As the largest developing country in the world, China will continue to endorse trade and investment liberalization and facilitation, and strive to facilitate economic globalization more open, inclusive, and fairer so that it would benefit all countries concerned. This requires that China actively develop global partnerships and expand the convergence of interests with other countries. At the same time, as the most dynamic rising power along with others like India and Brazil, China has repeatedly declared that she will never pursue development at the expense of others’ interests, nor will China ever give up its legitimate rights and core interests. Due to this, it pursues a national security strategy that is in nature defensive, and henceforth China will never seek hegemony with a view to posing a threat to the world order.

Then, what does China want in its century-long dream for its greatness?

As one of the victims of the imperialist powers in modern history, China had suffered too much more and too much longer than any other countries.
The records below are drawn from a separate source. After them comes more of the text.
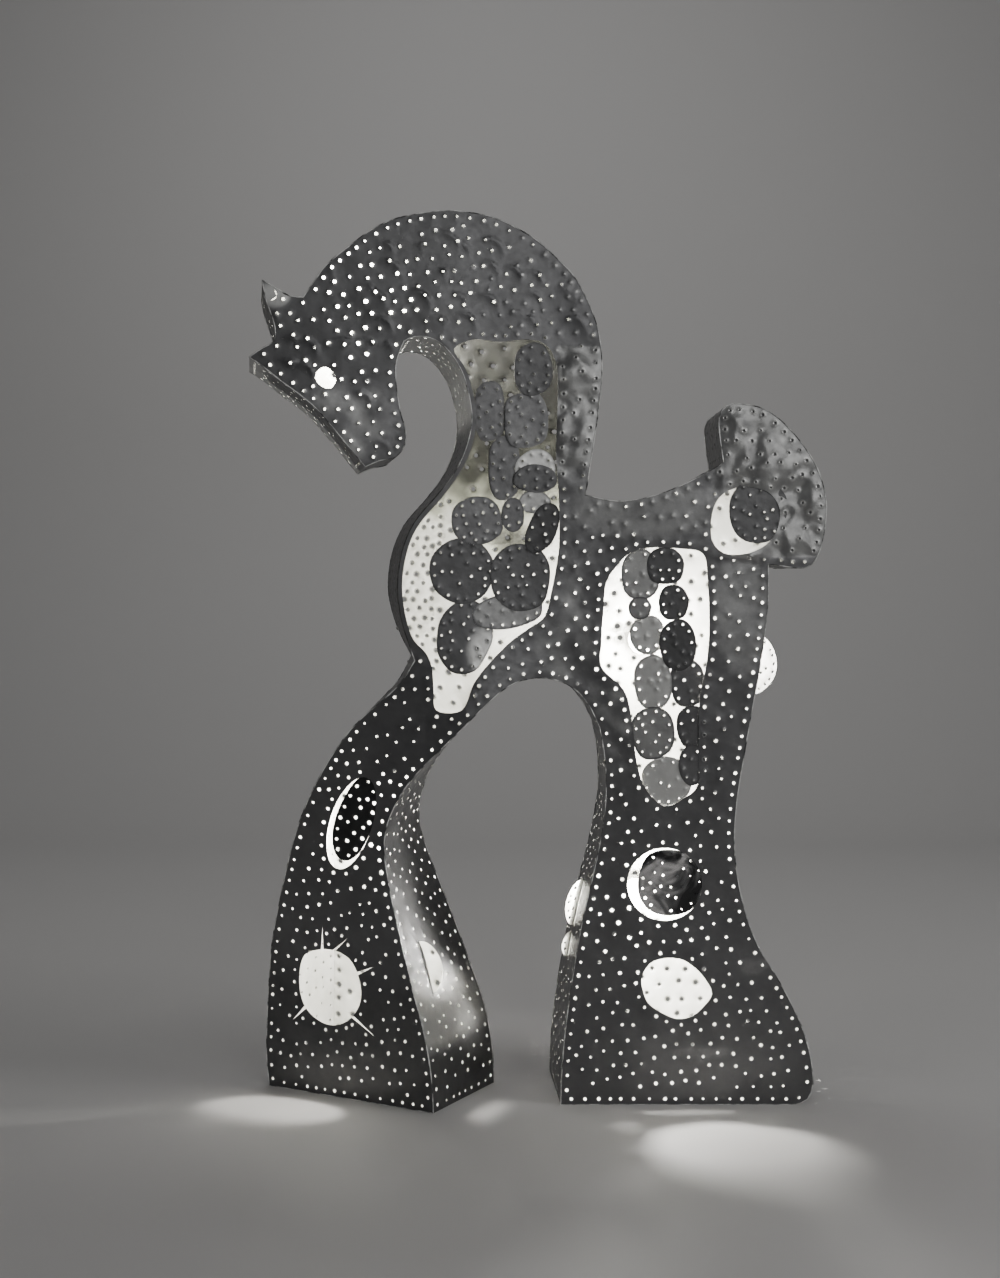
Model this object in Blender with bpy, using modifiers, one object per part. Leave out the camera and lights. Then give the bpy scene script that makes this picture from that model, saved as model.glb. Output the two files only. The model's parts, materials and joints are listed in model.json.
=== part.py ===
"""A standing horse built like a lantern: two flat cut sheets joined all round by a strip, lit from inside.

Each sheet is drawn flat. Across is u, up is v and w is the depth from the near side. One function,
place(), then turns the head and neck a little and twists the front leg. All lengths are in metres.
"""

import math

import bmesh
import bpy
from mathutils import Vector
from mathutils.geometry import delaunay_2d_cdt

height = 1.2
depth = 0.1375 * height
sheet = 0.001
gap = 0.0003
petal_gap = 0.0005

# The turn of the front part, about an upright line, and the twist of the front leg below the chest
bend_at = 0.061 * height
bend_reach = 0.067 * height
bend_angle = math.radians(8)
leg_axis = (-0.094 * height, -0.022 * height)
twist_angle = math.radians(37)
twist_from = 0.6 * height
twist_full = 0.067 * height
twist_ends_at = 0.066 * height
twist_starts_at = -0.045 * height

panel_mesh = 0.036
edge_mesh = 0.024
petal_mesh = 0.024

holder_radius = 0.016
holder_length = 0.03
bulb_radius = 0.021
bulb_neck = 0.010
bulb_length = 0.052
bulb_wall = 0.0009
lathe_steps = 14

# The profile, in shares of the height, as runs that meet at its corners. It goes round with the sheet on its left.
profile = {
    "mane": [(0.096, 0.684), (0.102, 0.723), (0.109, 0.768), (0.114, 0.813), (0.113, 0.852), (0.105, 0.886),
             (0.086, 0.925), (0.065, 0.948), (0.037, 0.972), (0.002, 0.990), (-0.023, 0.997), (-0.057, 1.000),
             (-0.090, 0.996), (-0.121, 0.988), (-0.146, 0.975), (-0.173, 0.954), (-0.193, 0.937),
             (-0.207, 0.918), (-0.219, 0.900)],
    "ear": [(-0.219, 0.900), (-0.234, 0.901), (-0.248, 0.909), (-0.264, 0.918)],
    "forehead": [(-0.264, 0.918), (-0.261, 0.901), (-0.255, 0.883), (-0.250, 0.867), (-0.251, 0.851),
                 (-0.264, 0.843), (-0.278, 0.833)],
    "face": [(-0.278, 0.833), (-0.264, 0.824), (-0.244, 0.808), (-0.223, 0.793), (-0.203, 0.776),
             (-0.184, 0.754), (-0.165, 0.731), (-0.151, 0.714)],
    "jaw": [(-0.151, 0.714), (-0.135, 0.721), (-0.117, 0.725), (-0.107, 0.739), (-0.106, 0.755),
            (-0.112, 0.775), (-0.117, 0.810), (-0.116, 0.833), (-0.108, 0.854)],
    "throat": [(-0.108, 0.854), (-0.096, 0.859), (-0.079, 0.858), (-0.062, 0.848), (-0.045, 0.825),
               (-0.036, 0.798), (-0.032, 0.767), (-0.038, 0.737), (-0.051, 0.709), (-0.070, 0.684),
               (-0.096, 0.653), (-0.110, 0.620), (-0.115, 0.580), (-0.110, 0.542), (-0.096, 0.499)],
    "shin": [(-0.096, 0.499), (-0.112, 0.474), (-0.134, 0.453), (-0.156, 0.434), (-0.174, 0.414),
             (-0.192, 0.388), (-0.211, 0.356), (-0.225, 0.328), (-0.239, 0.295), (-0.252, 0.259),
             (-0.266, 0.220), (-0.284, 0.165), (-0.296, 0.100), (-0.299, 0.040), (-0.295, 0.0)],
    "front_foot": [(-0.295, 0.0), (-0.220, 0.0), (-0.146, 0.0), (-0.072, 0.0)],
    "calf": [(-0.072, 0.0), (-0.075, 0.042), (-0.085, 0.090), (-0.101, 0.139), (-0.114, 0.187),
             (-0.127, 0.246), (-0.132, 0.286), (-0.129, 0.312), (-0.121, 0.333), (-0.108, 0.356),
             (-0.090, 0.378), (-0.068, 0.400), (-0.046, 0.421), (-0.022, 0.445), (-0.001, 0.464)],
    "belly": [(-0.001, 0.464), (0.016, 0.474), (0.038, 0.479), (0.061, 0.477), (0.083, 0.467),
              (0.100, 0.448), (0.112, 0.423)],
    "thigh": [(0.112, 0.423), (0.118, 0.387), (0.119, 0.342), (0.113, 0.297), (0.103, 0.250),
              (0.092, 0.203), (0.083, 0.152), (0.075, 0.097), (0.070, 0.048), (0.068, 0.0)],
    "hind_foot": [(0.068, 0.0), (0.156, 0.0), (0.244, 0.0), (0.332, 0.0)],
    "hock": [(0.332, 0.0), (0.345, 0.006), (0.351, 0.022), (0.349, 0.050), (0.340, 0.084), (0.325, 0.117),
             (0.308, 0.147), (0.292, 0.173), (0.278, 0.207), (0.267, 0.252), (0.263, 0.297), (0.266, 0.342),
             (0.274, 0.392), (0.283, 0.443), (0.291, 0.488), (0.297, 0.527), (0.301, 0.566), (0.301, 0.607)],
    "tail": [(0.301, 0.607), (0.320, 0.604), (0.338, 0.602), (0.351, 0.607), (0.360, 0.625), (0.365, 0.650),
             (0.366, 0.678), (0.359, 0.707), (0.346, 0.732), (0.328, 0.755), (0.309, 0.773), (0.290, 0.783),
             (0.269, 0.786), (0.254, 0.784), (0.246, 0.771), (0.247, 0.749), (0.251, 0.720)],
    "back": [(0.251, 0.720), (0.230, 0.708), (0.202, 0.694), (0.168, 0.682), (0.132, 0.677), (0.096, 0.684)],
}

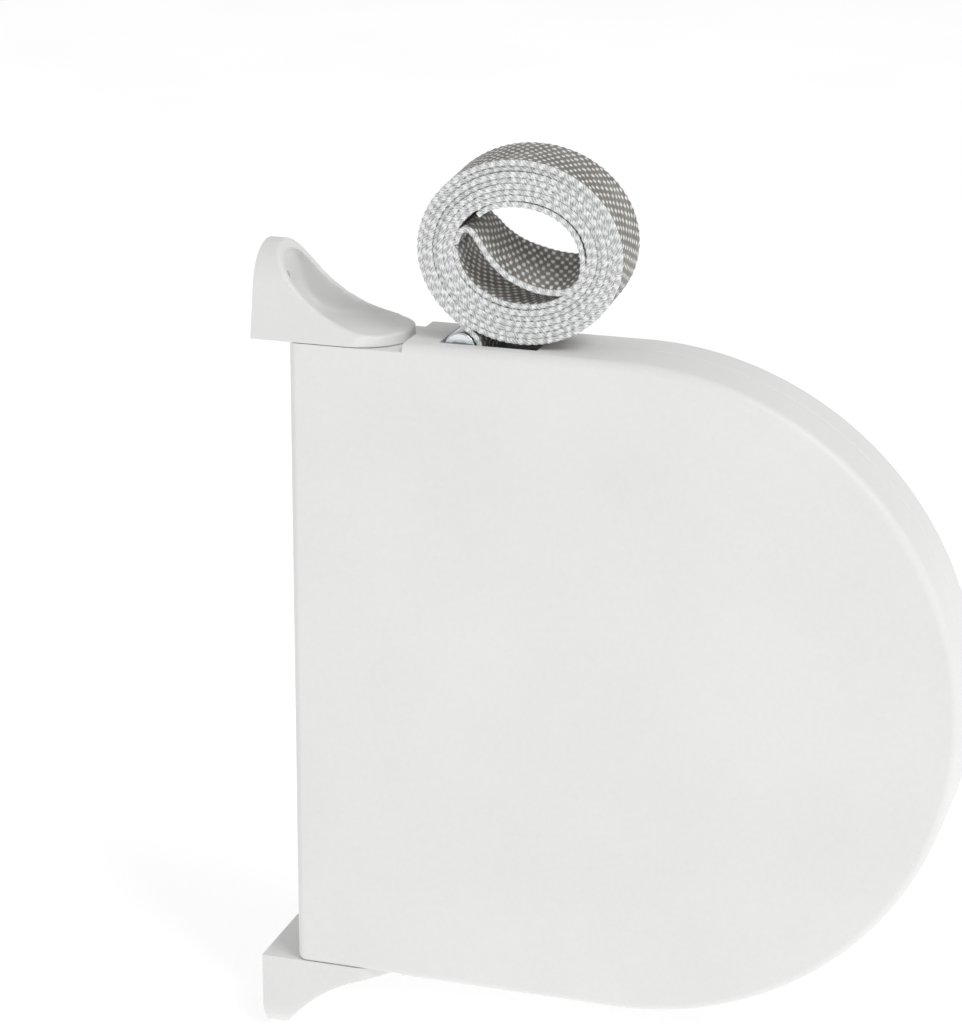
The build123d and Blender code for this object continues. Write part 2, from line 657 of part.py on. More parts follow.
def on_guide(angle):
    """A point of the strand's middle line where it lies round the roller."""
    return (ROLLER_X + GUIDE_RADIUS * cos(angle), ROLLER_Z + GUIDE_RADIUS * sin(angle))


with BuildPart() as belt_strand:
    with BuildSketch(across(BELT_WIDTH / 2)):
        with BuildLine():
            leaving_point = (
                SPOOL_X - LEAVING_RADIUS * cos(lower_turn),
                -LEAVING_RADIUS * sin(lower_turn),
            )
            Line(leaving_point, on_guide(lower_turn))
            ThreePointArc(
                on_guide(lower_turn),
                on_guide((lower_turn + upper_turn) / 2),
                on_guide(upper_turn),
            )
            Line(on_guide(upper_turn), roll_join)
        trace(line_width=BELT_THICKNESS)
    extrude(amount=BELT_WIDTH)
belt_strand.part.label = "belt_strand"

with BuildPart() as belt_roll:
    # turns pressed together into a ring, with the folded start of the roll across the hole
    with BuildSketch(across(BELT_WIDTH / 2)):
        with Locations((ROLL_X, ROLL_Z)):
            Ellipse(ROLL_HALF_LENGTH, ROLL_HALF_HEIGHT)
            Ellipse(ROLL_HALF_LENGTH - ROLL_WALL, ROLL_HALF_HEIGHT - ROLL_WALL, mode=Mode.SUBTRACT)
            core_length = 2 * (ROLL_HALF_LENGTH - ROLL_WALL + ROLL_CORE_OVERLAP)
            Rectangle(core_length, 2 * BELT_THICKNESS, rotation=ROLL_CORE_ANGLE)
    extrude(amount=BELT_WIDTH)
belt_roll.part.label = "belt_roll"

# ---- Export ----

os.makedirs("parts", exist_ok=True)
for piece in (
    top_bracket, bottom_bracket, front_shell, rear_shell, shell_screws,
    spool_axle, axle_retaining_ring, spool_washer,
    spool_cup, spool_cover, cover_screws, front_spool_bush, rear_spool_bush,
    spring_anchor_pin, belt_anchor_pin, clock_spring,
    guide_roller, guide_roller_pin, belt_on_spool, belt_strand, belt_roll,
):
    export_step(piece.part, f"parts/{piece.part.label}.step")
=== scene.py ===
import json
from math import acos, atan2, cos, hypot, pi, radians, sin

import bmesh
import bpy
from mathutils import Matrix, Vector


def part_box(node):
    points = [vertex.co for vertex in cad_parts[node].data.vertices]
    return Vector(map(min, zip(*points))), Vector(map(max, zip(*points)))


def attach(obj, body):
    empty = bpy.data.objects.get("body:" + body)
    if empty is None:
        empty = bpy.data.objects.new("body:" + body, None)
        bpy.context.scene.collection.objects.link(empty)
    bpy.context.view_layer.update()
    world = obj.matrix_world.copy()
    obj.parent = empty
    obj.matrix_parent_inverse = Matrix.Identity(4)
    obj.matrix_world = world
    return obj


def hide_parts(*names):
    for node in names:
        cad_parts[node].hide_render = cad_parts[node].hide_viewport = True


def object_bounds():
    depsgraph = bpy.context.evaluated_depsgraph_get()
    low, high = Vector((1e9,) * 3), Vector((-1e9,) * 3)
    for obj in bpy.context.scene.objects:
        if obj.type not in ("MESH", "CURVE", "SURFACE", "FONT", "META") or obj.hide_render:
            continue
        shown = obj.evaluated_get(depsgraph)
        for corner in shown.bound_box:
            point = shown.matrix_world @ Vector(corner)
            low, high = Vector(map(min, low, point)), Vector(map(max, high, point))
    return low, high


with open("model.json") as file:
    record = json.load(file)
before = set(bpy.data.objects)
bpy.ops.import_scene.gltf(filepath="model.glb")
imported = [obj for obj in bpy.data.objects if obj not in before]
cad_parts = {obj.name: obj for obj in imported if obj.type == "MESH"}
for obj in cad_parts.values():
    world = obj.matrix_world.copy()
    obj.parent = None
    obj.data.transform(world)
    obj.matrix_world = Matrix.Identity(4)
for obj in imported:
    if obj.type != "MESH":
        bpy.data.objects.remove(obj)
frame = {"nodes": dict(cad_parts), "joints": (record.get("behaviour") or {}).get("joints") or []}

cad_low, cad_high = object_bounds()
MM = 0.001

# ---- Camera ----
# It looks at the front of the housing from a little to the right and above.

EYE = Vector((243.9, -613.8, 242.5)) * MM
TURNED_LEFT = radians(17.6)
LOOKING_DOWN = radians(17.84)
ROLLED = radians(0.25)
LENS = 108.0

camera = bpy.data.objects.new("camera", bpy.data.cameras.new("camera"))
bpy.context.scene.collection.objects.link(camera)
camera.data.lens = LENS
camera.data.clip_start = 0.01
aim = Matrix.Rotation(TURNED_LEFT, 4, "Z") @ Matrix.Rotation(pi / 2 - LOOKING_DOWN, 4, "X")
camera.matrix_world = Matrix.Translation(EYE) @ aim @ Matrix.Rotation(ROLLED, 4, "Z")
bpy.context.scene.camera = camera

# ---- Top bracket ----
# One moulding in white ABS: an arched plate screwed to the wall, which sweeps out into a dished
# tongue. The stud under the tongue carries the housing's upper corner.

BRACKET_HEIGHT = 20.05 * MM
ARCH_RADIUS = 9.5 * MM
WALL_SCREW_RADIUS = 2.25 * MM
PLATE_THICKNESS = 4.2 * MM
DISH_WALL = 1.9 * MM
DISH_FLOOR = 2.0 * MM
DISH_SWEEP = 9.0 * MM
PIVOT_X = frame["joints"][0]["pos_m"][0]
STUD_RADIUS = 4.4 * MM
STUD_LENGTH = 6.6 * MM
COLLAR_RADIUS = 5.4 * MM
COLLAR_START = 3.9 * MM
COLLAR_HEIGHT = 1.5 * MM
STUD_BEVEL = 0.25 * MM
SPARE = 1.5 * MM
SKIN_STEP = 0.4 * MM
SKIN_PASSES = 5
DISH_PASSES = 36
ROUND_STEPS = 256


class Wire:
    """A shader socket that can be used in sums."""

    def __init__(self, finish, socket):
        self.finish = finish
        self.socket = socket

    def maths(self, operation, first, second=0.0):
        return self.finish.node("ShaderNodeMath", {"operation": operation}, {0: first, 1: second})

    def __add__(self, other):
        return self.maths("ADD", self, other)

    def __radd__(self, other):
        return self.maths("ADD", other, self)

    def __sub__(self, other):
        return self.maths("SUBTRACT", self, other)

    def __rsub__(self, other):
        return self.maths("SUBTRACT", other, self)

    def __mul__(self, other):
        return self.maths("MULTIPLY", self, other)

    def __rmul__(self, other):
        return self.maths("MULTIPLY", other, self)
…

Due to this, the Chinese have never paused to pursue their national dream to be a strong power and, with such a goal, they naturally seek to develop reciprocal and friendly ties with countries around the world and eventually to be involved into the global governance. Rather than acting as a revisionist power against the status quo, China has at once demonstrated its respect for the world order, responsibilities for global issues and promotion of mutual benefits and inclusiveness in foreign affairs. More recently, Chinese leaders have expounded their rejection of the Cold War mentality or power politics, but underscored a new approach to enhance state-to-state relations through dialogues, in particular the new practice of “major power diplomacy”. Despite some still trying to accuse China for causing frictions in the region, citing its strained ties with neighbors Japan and the Republic of Korea, Beijing remains committed to the regional stability and peace as playing a more proactive role in preventing conflicts in the region including on the North Korea’s nuclear crisis.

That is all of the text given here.